The position of women deteriorated, as they became a non-entity in the social system. Thus, this was a period when the principle of social stratification can be seen in embryonic form, which made the social system experience the tremors of new winds blowing in the direction of equality.

Literary and archaeological sources provide sufficient evidence regarding the economy of this period. It saw the process of surplus production of agricul­tural goods, which was supplemented by domestication and rearing of cattle. Thus, this was a period of transition from subsistence economy to market economy. The introduction of coinage gave fillip to market economy.

The exchange of commodities through coinage naturally led to greater mobility, acculturation and growth of trade and commerce, which facilitated the growth of complex economy. We find the growth of villages and towns.

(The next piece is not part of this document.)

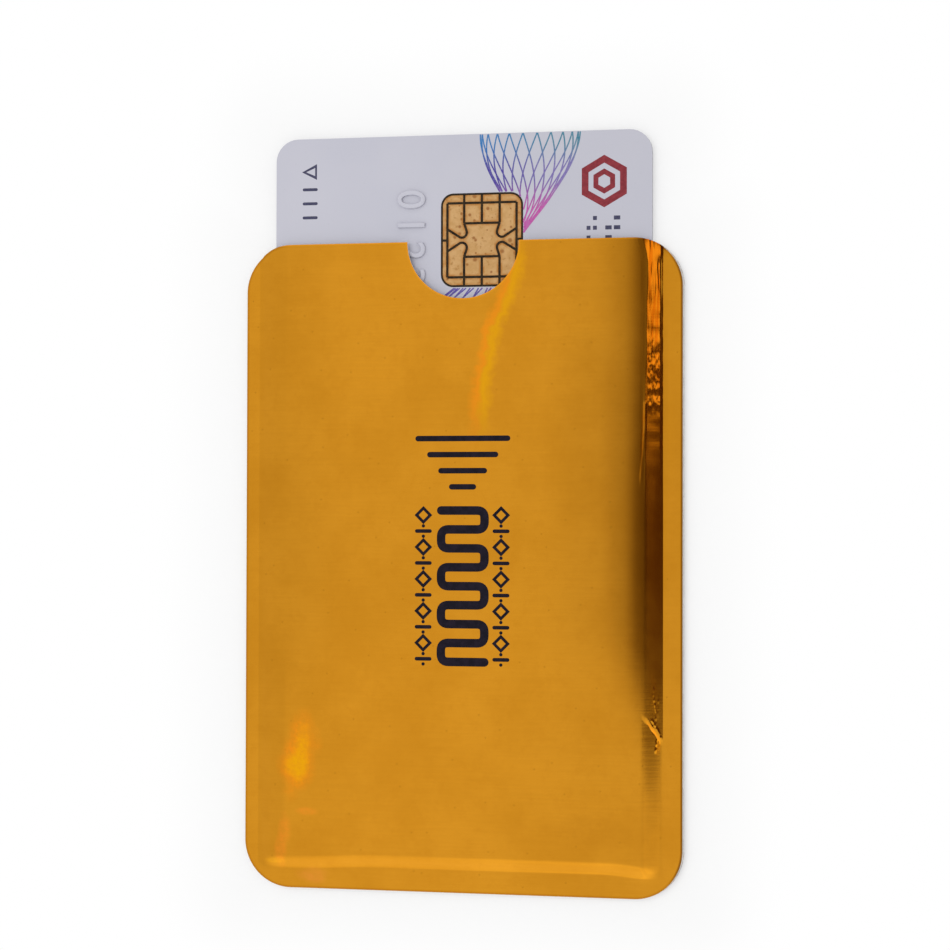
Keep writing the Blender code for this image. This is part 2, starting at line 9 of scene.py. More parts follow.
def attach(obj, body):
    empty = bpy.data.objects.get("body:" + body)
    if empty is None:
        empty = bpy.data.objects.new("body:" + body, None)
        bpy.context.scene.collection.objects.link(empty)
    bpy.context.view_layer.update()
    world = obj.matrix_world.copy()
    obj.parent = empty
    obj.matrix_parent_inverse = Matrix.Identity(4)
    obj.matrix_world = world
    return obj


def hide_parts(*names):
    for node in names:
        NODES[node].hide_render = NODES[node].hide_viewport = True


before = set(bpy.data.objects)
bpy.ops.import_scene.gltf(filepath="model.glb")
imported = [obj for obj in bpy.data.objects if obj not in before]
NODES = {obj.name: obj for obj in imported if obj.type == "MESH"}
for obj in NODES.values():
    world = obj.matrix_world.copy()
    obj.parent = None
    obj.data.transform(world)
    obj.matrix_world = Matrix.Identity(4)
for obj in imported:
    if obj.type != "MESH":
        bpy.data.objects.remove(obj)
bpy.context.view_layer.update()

Pali texts refer to three types of settlements:

  • A typical settlement where we come across different Varnas and professional groups living in peace side by side,
  • A typical craft village or suburban village linked with a town and
  • A border village where hunting was still practised for survival and sustenance.

Thus, the factor; of surplus production, craft specialization, trade, markets of exchange, use of metallic currency, emergence of a large territorial unit with more power that is political and the beginning bureaucratic apparatus led to a new social formation where traders and craftsmen through their guilds began to claim dominance, along with the priestly and the warrior groups.

In this process of historical change, we notice a struggle for identity among social groups as well as efforts by the lawgivers and the state apparatus to control the impact of this struggle on society, economy and polity. A significant event of political importance of this age along with the rise of Magadha is the invasion of Alexander on the north-west region inhabited by independence-loving hill tribes.